### Task brief
Each line from the beginning of the data below through the line containing "return way, reach, row, (turn" should be repeated exactly, please.

::: Source excerpt

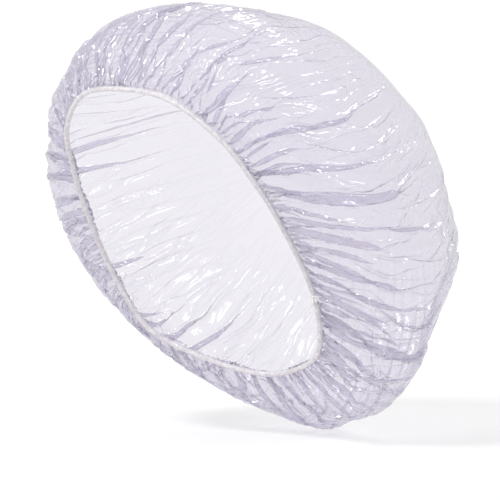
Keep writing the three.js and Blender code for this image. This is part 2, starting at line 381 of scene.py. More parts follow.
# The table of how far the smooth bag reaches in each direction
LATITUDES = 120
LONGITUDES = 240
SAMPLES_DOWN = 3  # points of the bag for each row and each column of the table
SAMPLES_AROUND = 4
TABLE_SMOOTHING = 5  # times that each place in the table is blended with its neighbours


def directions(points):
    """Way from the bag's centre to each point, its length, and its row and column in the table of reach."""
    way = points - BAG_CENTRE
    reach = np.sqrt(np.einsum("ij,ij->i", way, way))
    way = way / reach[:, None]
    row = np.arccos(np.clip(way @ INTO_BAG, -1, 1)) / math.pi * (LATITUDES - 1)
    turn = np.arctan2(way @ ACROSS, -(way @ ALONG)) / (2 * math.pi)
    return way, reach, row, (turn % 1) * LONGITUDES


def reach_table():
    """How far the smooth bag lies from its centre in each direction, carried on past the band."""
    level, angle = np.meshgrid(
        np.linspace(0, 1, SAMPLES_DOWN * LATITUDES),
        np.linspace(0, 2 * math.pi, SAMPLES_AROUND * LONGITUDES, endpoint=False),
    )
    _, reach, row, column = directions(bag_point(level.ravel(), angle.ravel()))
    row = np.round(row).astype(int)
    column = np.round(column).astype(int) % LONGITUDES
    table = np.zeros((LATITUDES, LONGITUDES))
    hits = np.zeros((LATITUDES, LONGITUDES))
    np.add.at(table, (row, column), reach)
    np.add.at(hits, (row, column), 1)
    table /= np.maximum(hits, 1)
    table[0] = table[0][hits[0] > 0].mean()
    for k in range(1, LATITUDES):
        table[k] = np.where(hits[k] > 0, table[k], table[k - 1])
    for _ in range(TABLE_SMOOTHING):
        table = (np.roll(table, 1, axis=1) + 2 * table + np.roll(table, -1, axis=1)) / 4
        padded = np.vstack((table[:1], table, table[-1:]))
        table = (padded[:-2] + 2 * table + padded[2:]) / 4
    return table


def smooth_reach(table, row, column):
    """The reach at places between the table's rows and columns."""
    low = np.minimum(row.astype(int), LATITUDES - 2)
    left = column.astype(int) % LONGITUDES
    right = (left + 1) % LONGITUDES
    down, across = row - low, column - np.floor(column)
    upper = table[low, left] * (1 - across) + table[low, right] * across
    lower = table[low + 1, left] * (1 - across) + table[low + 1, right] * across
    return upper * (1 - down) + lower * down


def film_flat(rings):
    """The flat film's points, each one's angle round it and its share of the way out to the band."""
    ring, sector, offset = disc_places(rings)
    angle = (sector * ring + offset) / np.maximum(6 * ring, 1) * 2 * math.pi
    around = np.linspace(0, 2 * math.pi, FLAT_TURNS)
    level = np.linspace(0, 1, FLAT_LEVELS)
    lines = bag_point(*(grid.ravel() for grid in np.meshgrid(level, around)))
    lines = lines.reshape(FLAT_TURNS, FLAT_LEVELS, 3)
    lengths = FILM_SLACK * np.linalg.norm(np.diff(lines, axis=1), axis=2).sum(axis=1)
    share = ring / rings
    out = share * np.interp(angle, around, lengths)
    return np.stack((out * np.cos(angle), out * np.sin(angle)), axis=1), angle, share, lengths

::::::

### Final result
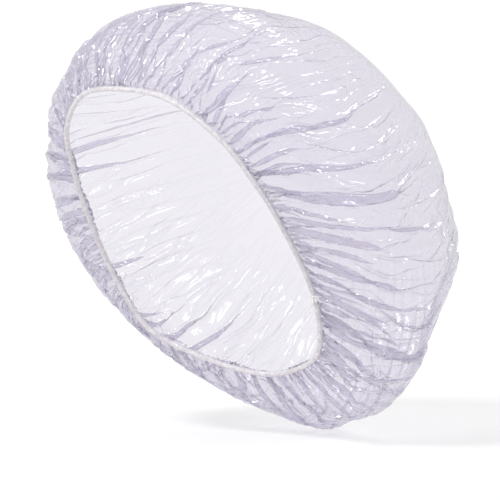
Keep writing the three.js and Blender code for this image. This is part 2, starting at line 381 of scene.py. More parts follow.
# The table of how far the smooth bag reaches in each direction
LATITUDES = 120
LONGITUDES = 240
SAMPLES_DOWN = 3  # points of the bag for each row and each column of the table
SAMPLES_AROUND = 4
TABLE_SMOOTHING = 5  # times that each place in the table is blended with its neighbours


def directions(points):
    """Way from the bag's centre to each point, its length, and its row and column in the table of reach."""
    way = points - BAG_CENTRE
    reach = np.sqrt(np.einsum("ij,ij->i", way, way))
    way = way / reach[:, None]
    row = np.arccos(np.clip(way @ INTO_BAG, -1, 1)) / math.pi * (LATITUDES - 1)
    turn = np.arctan2(way @ ACROSS, -(way @ ALONG)) / (2 * math.pi)
    return way, reach, row, (turn % 1) * LONGITUDES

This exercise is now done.